Even as a little girl I had many fears of falling. I never learned to ride a bicycle because of this fear. My father bought me a tricycle when I was little that was huge. To reach the peddles of the trike, he had to put blocks on them. When my friends graduated to bikes, I was finally able to reach the peddles of my trike.
I must have asked for the bicycle, or perhaps he just thought it was time. He went to a thrift store to buy one for me. Once again, the thing was huge. Way too big for my small body to handle. I remember him walking beside the bicycle to stabilize it while I tried to ride. Both the bike and I were clumsy together. He took it back and got his money back. I never learned to ride.

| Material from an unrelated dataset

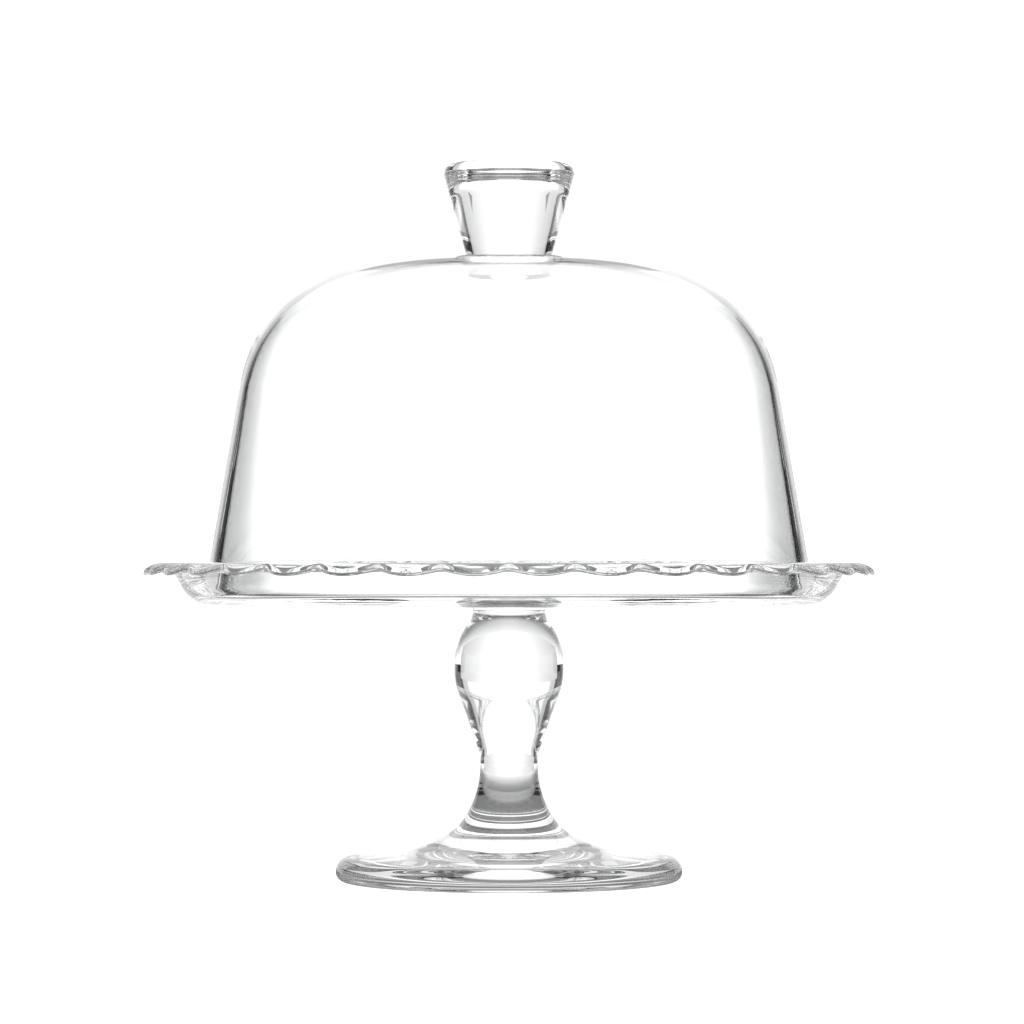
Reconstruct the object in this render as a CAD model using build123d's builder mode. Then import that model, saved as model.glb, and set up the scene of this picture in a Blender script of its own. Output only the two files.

My dad did take me ice skating. I did ice skate. I think he had visions of me being a great ice skater. I could get around the rink finally without holding on but I never learned to pick both feet up - one foot always clung to the ice, refusing to raise.
I loved the skates my dad bought for me. They were white. They were new, a rarity in my childhood. I saved my allowance money and bought pom-poms for them. Prospect Park had free skating every Saturday morning. I'd take the city bus, transfer to another one and arrive at the park to skate. I was not yet 12 years old because had I been, I couldn't have skated for free. It didn't cure my fear of ice or my fear of falling.
I used to think I liked new challenges. I think I did. Every move until this one I have welcomed. My brother told me when I first moved to South Dakota that I'd make an adventure out of it. I haven't. I have only tenuously walked out on the ice. I'm afraid.